■ **THE PROBLEM**: Each line below should be reproduced without any alteration.

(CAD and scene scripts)
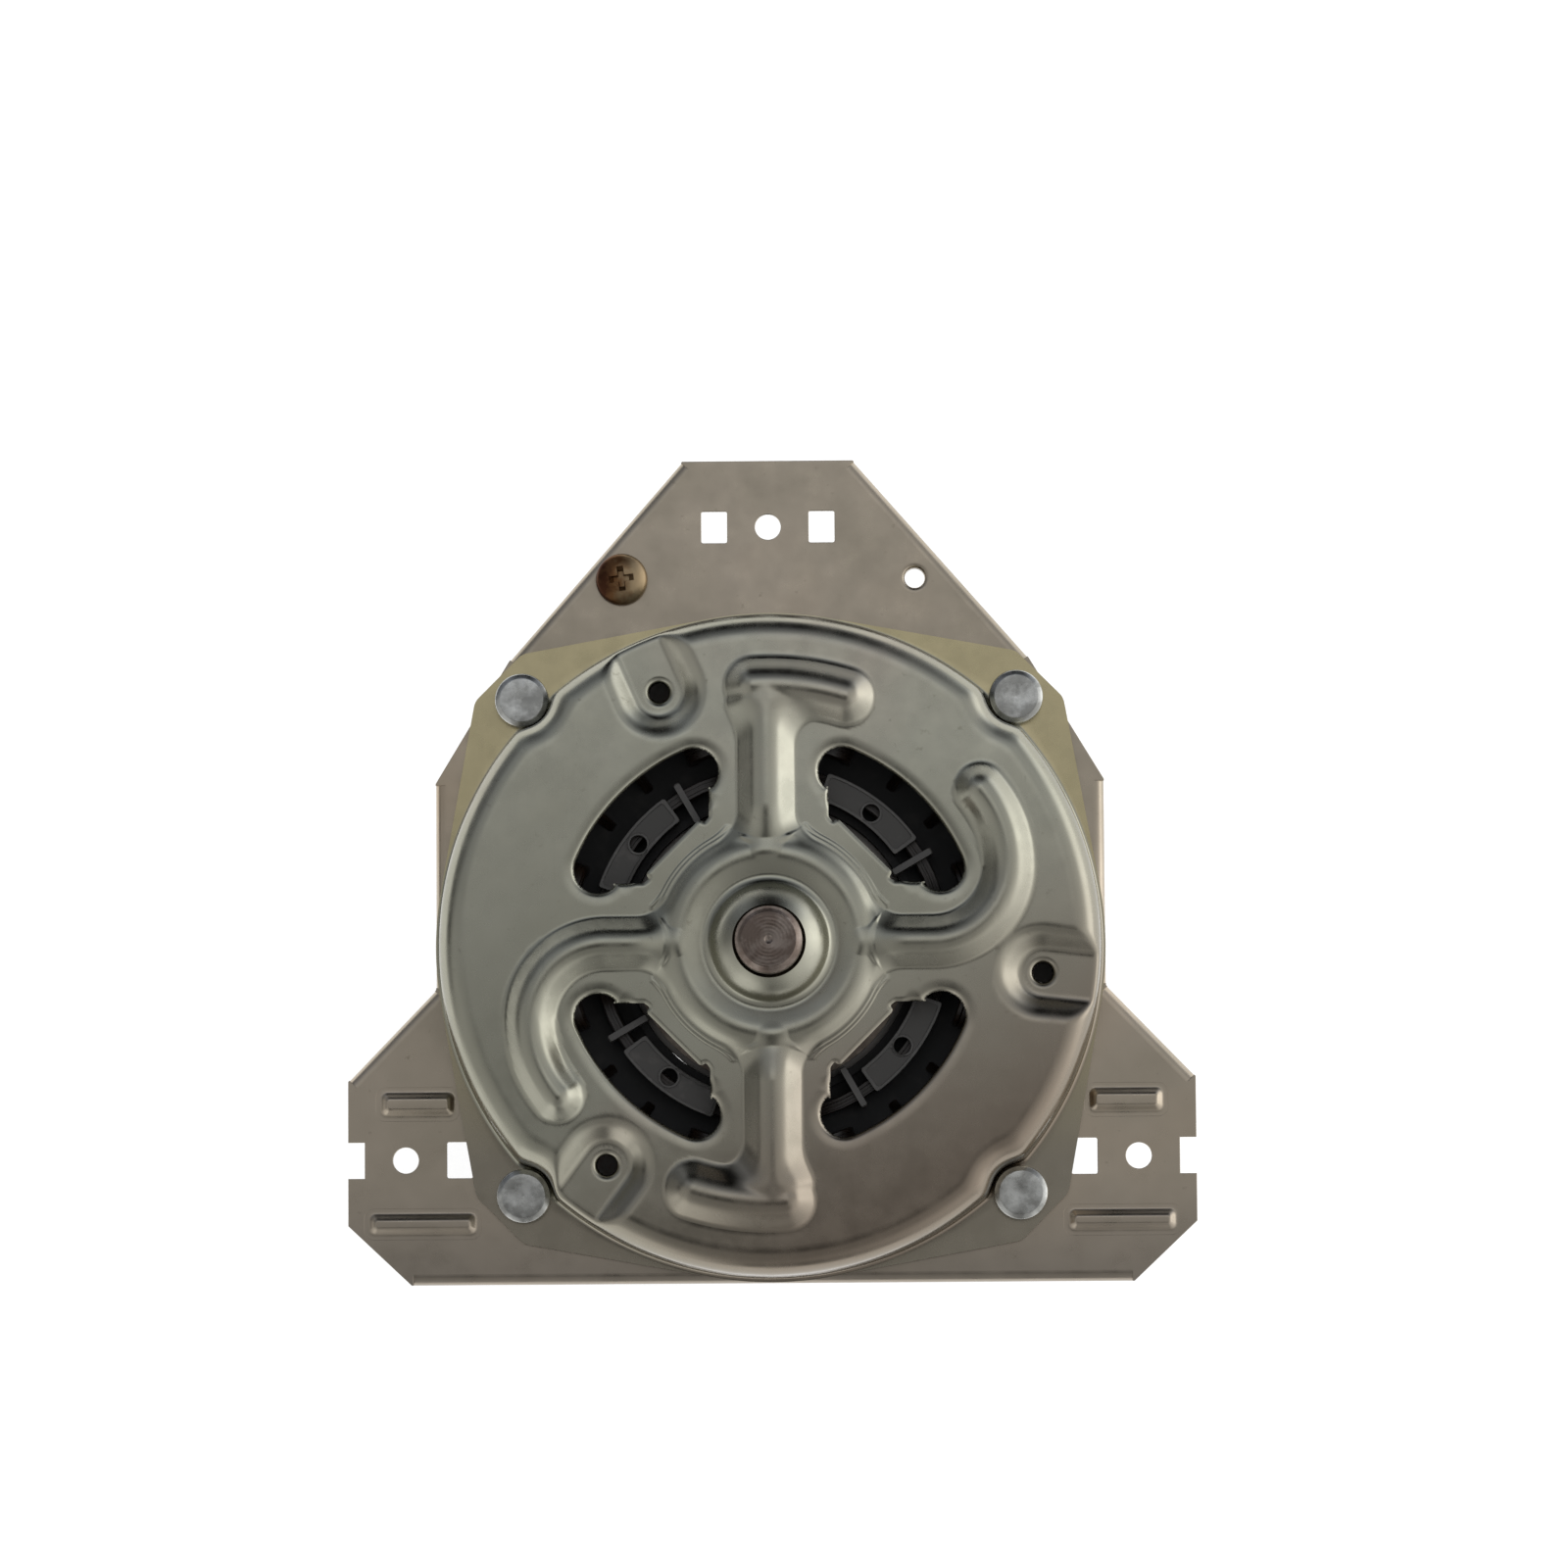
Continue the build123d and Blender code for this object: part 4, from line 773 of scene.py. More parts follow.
def hub_profile(ledge_share=1.0):
    """Height of the hub against the radius, with a share of the ledge round its foot."""
    flank = math.tan(math.radians(HUB_FLANK_ANGLE))
    slope = math.tan(math.radians(HUB_DISH_ANGLE))
    axis_height = HUB_CREASE_HEIGHT - HUB_CREASE_RADIUS * slope
    rim = (HUB_FOOT_RADIUS + flank * (DOME_RISE - axis_height)) / (1 + flank * slope)
    centre = HUB_CREASE_HEIGHT - math.sqrt(BUSH_SEAT_RADIUS**2 - HUB_CREASE_RADIUS**2)
    seat = [HUB_CREASE_RADIUS, *np.linspace(BUSH_SEAT_OUTER, HOLE_RADIUS - 1, 11)]
    points = [(PROFILE_END, DOME_RISE)]
    points += [(HUB_FOOT_RADIUS + run, DOME_RISE + rise * ledge_share) for run, rise in HUB_LEDGE]
    step = HUB_LEDGE[-1][1] * ledge_share
    points += [(HUB_FOOT_RADIUS - step * flank, DOME_RISE + step), (rim, axis_height + slope * rim)]
    points += [(r, centre + math.sqrt(BUSH_SEAT_RADIUS**2 - r * r)) for r in seat]
    radii = [LEDGE_ROUNDING] * len(HUB_LEDGE) + [HUB_FOOT_ROUNDING, HUB_RIM_RADIUS, HUB_CREASE_FILLET]
    return rounded(points, radii + [0] * (len(seat) - 2), 5)


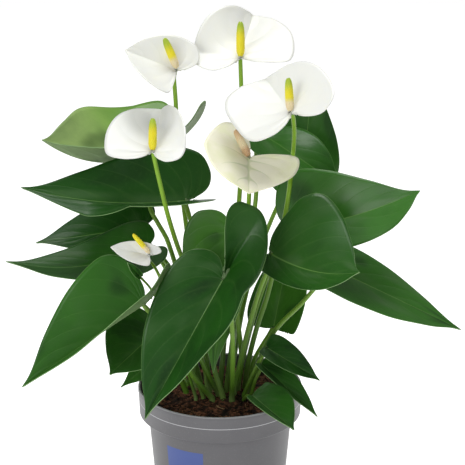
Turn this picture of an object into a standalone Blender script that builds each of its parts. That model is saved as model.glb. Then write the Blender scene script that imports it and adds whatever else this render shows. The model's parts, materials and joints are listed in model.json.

■ **REPLY**:
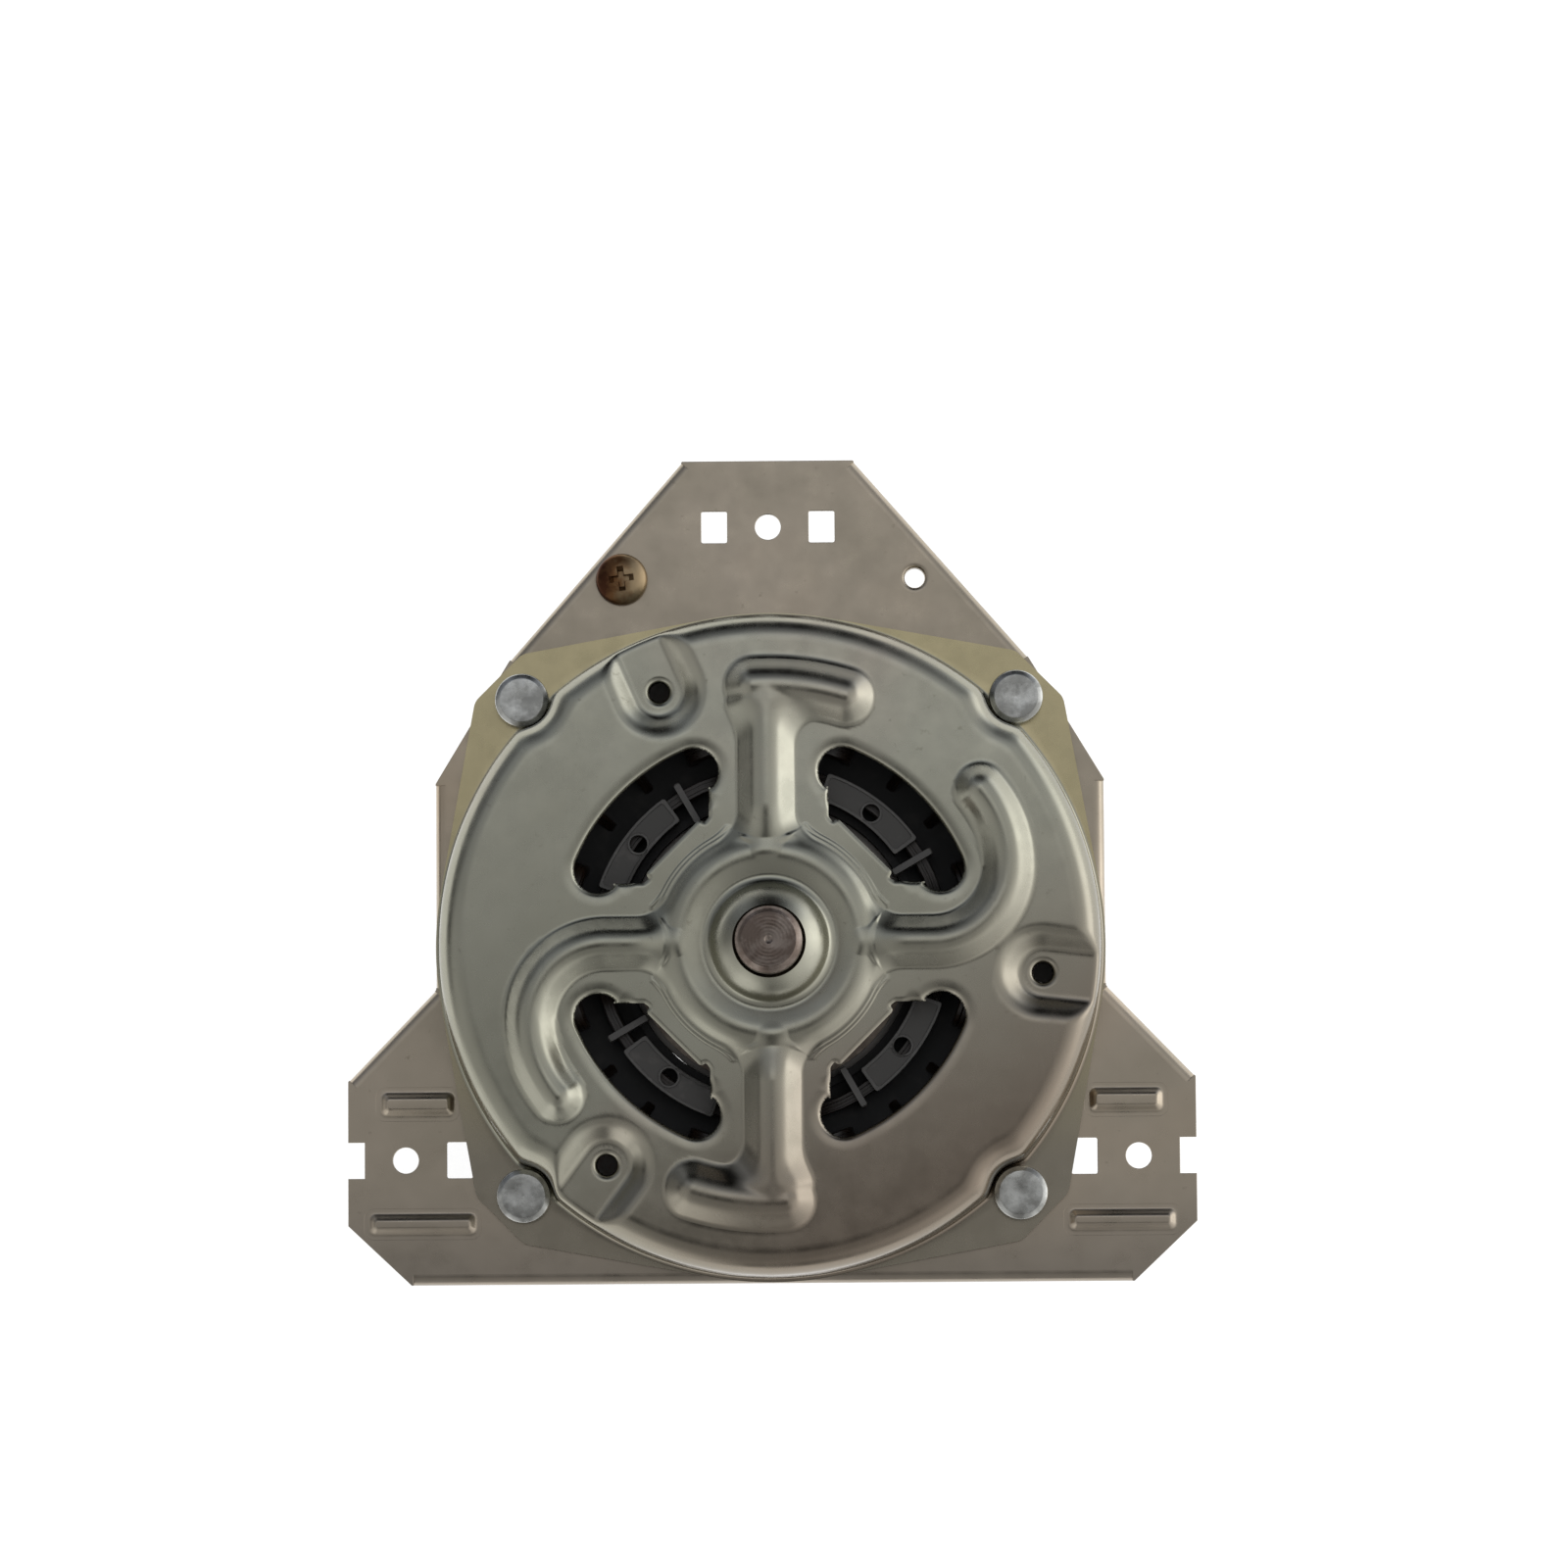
Continue the build123d and Blender code for this object: part 4, from line 773 of scene.py. More parts follow.
def hub_profile(ledge_share=1.0):
    """Height of the hub against the radius, with a share of the ledge round its foot."""
    flank = math.tan(math.radians(HUB_FLANK_ANGLE))
    slope = math.tan(math.radians(HUB_DISH_ANGLE))
    axis_height = HUB_CREASE_HEIGHT - HUB_CREASE_RADIUS * slope
    rim = (HUB_FOOT_RADIUS + flank * (DOME_RISE - axis_height)) / (1 + flank * slope)
    centre = HUB_CREASE_HEIGHT - math.sqrt(BUSH_SEAT_RADIUS**2 - HUB_CREASE_RADIUS**2)
    seat = [HUB_CREASE_RADIUS, *np.linspace(BUSH_SEAT_OUTER, HOLE_RADIUS - 1, 11)]
    points = [(PROFILE_END, DOME_RISE)]
    points += [(HUB_FOOT_RADIUS + run, DOME_RISE + rise * ledge_share) for run, rise in HUB_LEDGE]
    step = HUB_LEDGE[-1][1] * ledge_share
    points += [(HUB_FOOT_RADIUS - step * flank, DOME_RISE + step), (rim, axis_height + slope * rim)]
    points += [(r, centre + math.sqrt(BUSH_SEAT_RADIUS**2 - r * r)) for r in seat]
    radii = [LEDGE_ROUNDING] * len(HUB_LEDGE) + [HUB_FOOT_ROUNDING, HUB_RIM_RADIUS, HUB_CREASE_FILLET]
    return rounded(points, radii + [0] * (len(seat) - 2), 5)


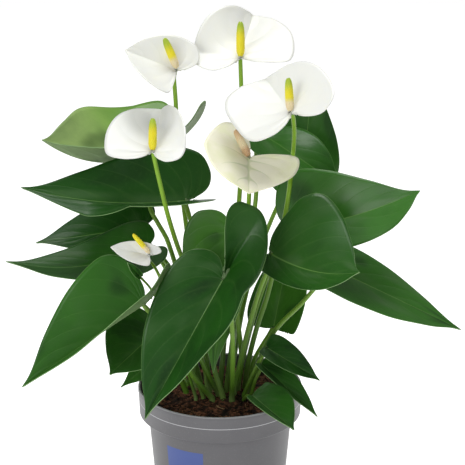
Turn this picture of an object into a standalone Blender script that builds each of its parts. That model is saved as model.glb. Then write the Blender scene script that imports it and adds whatever else this render shows. The model's parts, materials and joints are listed in model.json.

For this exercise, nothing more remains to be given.